--- Begin ---

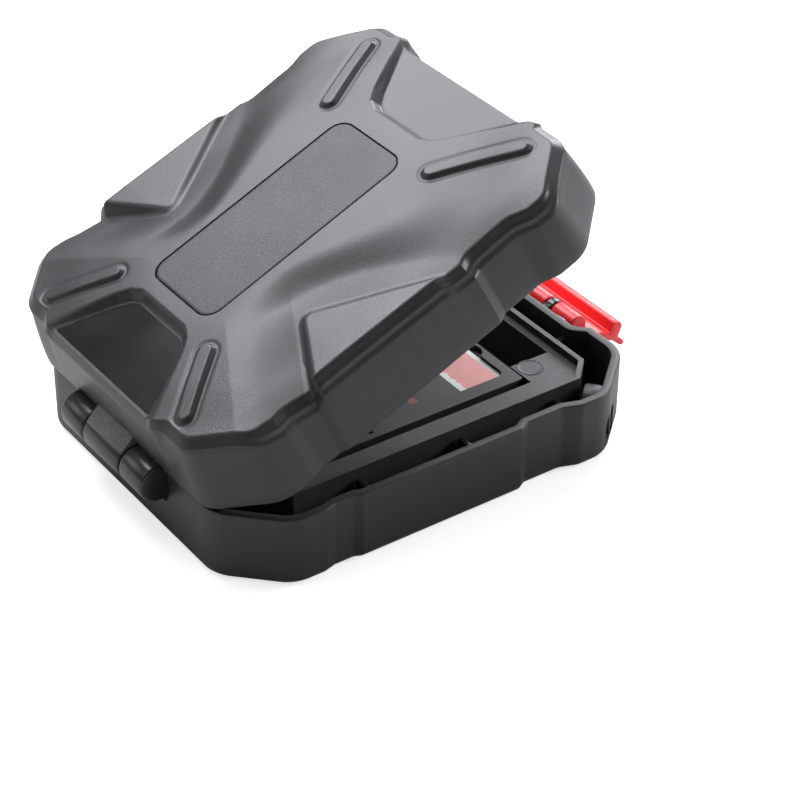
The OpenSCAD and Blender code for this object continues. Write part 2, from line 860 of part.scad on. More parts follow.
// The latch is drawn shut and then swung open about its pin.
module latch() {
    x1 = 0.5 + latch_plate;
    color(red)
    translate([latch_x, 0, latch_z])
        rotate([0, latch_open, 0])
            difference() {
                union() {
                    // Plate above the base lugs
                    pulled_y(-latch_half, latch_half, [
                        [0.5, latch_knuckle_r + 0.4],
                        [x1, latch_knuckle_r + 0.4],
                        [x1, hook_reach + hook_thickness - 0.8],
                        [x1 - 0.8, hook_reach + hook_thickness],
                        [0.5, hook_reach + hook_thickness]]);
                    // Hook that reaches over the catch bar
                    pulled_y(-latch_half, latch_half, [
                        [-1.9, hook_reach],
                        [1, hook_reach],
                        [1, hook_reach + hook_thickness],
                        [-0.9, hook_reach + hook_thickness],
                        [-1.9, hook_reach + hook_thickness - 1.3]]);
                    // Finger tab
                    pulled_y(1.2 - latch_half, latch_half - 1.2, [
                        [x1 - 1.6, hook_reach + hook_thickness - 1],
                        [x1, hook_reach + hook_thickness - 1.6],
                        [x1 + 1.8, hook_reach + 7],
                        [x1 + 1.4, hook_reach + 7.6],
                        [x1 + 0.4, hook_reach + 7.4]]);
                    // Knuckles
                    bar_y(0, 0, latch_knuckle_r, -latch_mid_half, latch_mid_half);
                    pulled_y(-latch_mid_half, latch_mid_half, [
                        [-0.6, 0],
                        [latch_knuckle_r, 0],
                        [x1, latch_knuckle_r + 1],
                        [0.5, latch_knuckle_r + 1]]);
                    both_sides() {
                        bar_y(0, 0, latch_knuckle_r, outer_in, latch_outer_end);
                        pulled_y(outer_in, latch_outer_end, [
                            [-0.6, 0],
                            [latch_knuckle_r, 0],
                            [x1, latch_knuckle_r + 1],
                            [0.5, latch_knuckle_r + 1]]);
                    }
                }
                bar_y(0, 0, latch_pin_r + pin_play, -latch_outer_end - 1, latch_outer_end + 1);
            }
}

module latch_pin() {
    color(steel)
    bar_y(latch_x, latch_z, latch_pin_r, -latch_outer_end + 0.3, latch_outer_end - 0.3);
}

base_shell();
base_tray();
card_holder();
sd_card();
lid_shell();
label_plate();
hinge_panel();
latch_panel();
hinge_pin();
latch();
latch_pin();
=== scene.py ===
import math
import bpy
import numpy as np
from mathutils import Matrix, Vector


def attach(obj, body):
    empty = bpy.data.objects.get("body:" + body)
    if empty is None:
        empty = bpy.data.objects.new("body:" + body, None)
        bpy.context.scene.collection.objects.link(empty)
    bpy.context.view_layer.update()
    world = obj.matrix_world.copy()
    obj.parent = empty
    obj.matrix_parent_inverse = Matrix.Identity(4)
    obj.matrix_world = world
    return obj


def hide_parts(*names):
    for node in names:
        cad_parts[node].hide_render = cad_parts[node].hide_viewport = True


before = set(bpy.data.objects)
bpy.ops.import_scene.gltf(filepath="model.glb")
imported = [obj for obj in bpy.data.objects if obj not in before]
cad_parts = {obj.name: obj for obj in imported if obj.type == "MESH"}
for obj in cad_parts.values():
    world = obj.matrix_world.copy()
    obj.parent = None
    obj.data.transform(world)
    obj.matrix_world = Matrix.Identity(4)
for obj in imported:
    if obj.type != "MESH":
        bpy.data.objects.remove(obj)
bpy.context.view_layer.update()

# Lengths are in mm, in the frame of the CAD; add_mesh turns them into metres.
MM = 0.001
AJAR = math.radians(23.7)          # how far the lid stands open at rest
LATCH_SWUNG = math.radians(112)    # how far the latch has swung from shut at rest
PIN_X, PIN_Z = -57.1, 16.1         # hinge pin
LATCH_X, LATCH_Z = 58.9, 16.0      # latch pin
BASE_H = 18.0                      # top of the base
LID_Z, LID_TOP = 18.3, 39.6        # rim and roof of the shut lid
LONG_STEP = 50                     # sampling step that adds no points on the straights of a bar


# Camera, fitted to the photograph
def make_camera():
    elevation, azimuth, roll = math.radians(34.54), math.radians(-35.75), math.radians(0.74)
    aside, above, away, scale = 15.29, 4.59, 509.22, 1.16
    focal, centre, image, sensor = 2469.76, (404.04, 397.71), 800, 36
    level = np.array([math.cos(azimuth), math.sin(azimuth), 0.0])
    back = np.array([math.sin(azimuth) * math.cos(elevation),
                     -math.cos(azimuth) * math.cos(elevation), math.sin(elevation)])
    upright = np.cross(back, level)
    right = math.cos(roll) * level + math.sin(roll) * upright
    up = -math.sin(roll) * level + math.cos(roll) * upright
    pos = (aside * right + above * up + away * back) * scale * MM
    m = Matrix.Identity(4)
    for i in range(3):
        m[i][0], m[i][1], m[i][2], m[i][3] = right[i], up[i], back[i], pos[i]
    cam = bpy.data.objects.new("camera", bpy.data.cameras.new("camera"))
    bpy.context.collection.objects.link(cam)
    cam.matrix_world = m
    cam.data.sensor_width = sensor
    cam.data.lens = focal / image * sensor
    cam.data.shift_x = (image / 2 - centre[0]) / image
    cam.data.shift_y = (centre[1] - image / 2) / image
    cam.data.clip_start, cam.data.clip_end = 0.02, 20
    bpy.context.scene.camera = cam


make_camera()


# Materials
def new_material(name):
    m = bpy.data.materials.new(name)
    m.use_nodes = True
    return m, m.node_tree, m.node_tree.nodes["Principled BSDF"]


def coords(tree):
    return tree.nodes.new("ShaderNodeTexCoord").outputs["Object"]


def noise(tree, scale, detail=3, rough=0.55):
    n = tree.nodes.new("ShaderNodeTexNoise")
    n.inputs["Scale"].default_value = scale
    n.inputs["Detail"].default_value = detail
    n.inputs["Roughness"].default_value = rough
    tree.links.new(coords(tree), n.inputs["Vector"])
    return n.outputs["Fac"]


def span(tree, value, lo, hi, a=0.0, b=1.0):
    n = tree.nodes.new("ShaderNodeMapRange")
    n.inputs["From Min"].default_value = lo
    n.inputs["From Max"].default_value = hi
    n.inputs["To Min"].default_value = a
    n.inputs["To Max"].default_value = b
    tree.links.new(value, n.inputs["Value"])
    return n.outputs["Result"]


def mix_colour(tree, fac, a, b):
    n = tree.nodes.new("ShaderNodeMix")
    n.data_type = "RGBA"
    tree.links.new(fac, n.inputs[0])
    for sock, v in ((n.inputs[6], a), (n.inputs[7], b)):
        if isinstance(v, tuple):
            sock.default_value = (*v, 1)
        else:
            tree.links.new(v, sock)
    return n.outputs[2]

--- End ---

WHAT TO WORK ON ::
In the listing above, find the line containing "bar_y(0, 0, latch_pin_r" and the line containing "LONG_STEP = 50". Output them and every line between, exactly, and nothing else.

ANSWER TO THIS TASK ::
                bar_y(0, 0, latch_pin_r + pin_play, -latch_outer_end - 1, latch_outer_end + 1);
            }
}

module latch_pin() {
    color(steel)
    bar_y(latch_x, latch_z, latch_pin_r, -latch_outer_end + 0.3, latch_outer_end - 0.3);
}

base_shell();
base_tray();
card_holder();
sd_card();
lid_shell();
label_plate();
hinge_panel();
latch_panel();
hinge_pin();
latch();
latch_pin();
=== scene.py ===
import math
import bpy
import numpy as np
from mathutils import Matrix, Vector


def attach(obj, body):
    empty = bpy.data.objects.get("body:" + body)
    if empty is None:
        empty = bpy.data.objects.new("body:" + body, None)
        bpy.context.scene.collection.objects.link(empty)
    bpy.context.view_layer.update()
    world = obj.matrix_world.copy()
    obj.parent = empty
    obj.matrix_parent_inverse = Matrix.Identity(4)
    obj.matrix_world = world
    return obj


def hide_parts(*names):
    for node in names:
        cad_parts[node].hide_render = cad_parts[node].hide_viewport = True


before = set(bpy.data.objects)
bpy.ops.import_scene.gltf(filepath="model.glb")
imported = [obj for obj in bpy.data.objects if obj not in before]
cad_parts = {obj.name: obj for obj in imported if obj.type == "MESH"}
for obj in cad_parts.values():
    world = obj.matrix_world.copy()
    obj.parent = None
    obj.data.transform(world)
    obj.matrix_world = Matrix.Identity(4)
for obj in imported:
    if obj.type != "MESH":
        bpy.data.objects.remove(obj)
bpy.context.view_layer.update()

# Lengths are in mm, in the frame of the CAD; add_mesh turns them into metres.
MM = 0.001
AJAR = math.radians(23.7)          # how far the lid stands open at rest
LATCH_SWUNG = math.radians(112)    # how far the latch has swung from shut at rest
PIN_X, PIN_Z = -57.1, 16.1         # hinge pin
LATCH_X, LATCH_Z = 58.9, 16.0      # latch pin
BASE_H = 18.0                      # top of the base
LID_Z, LID_TOP = 18.3, 39.6        # rim and roof of the shut lid
LONG_STEP = 50                     # sampling step that adds no points on the straights of a bar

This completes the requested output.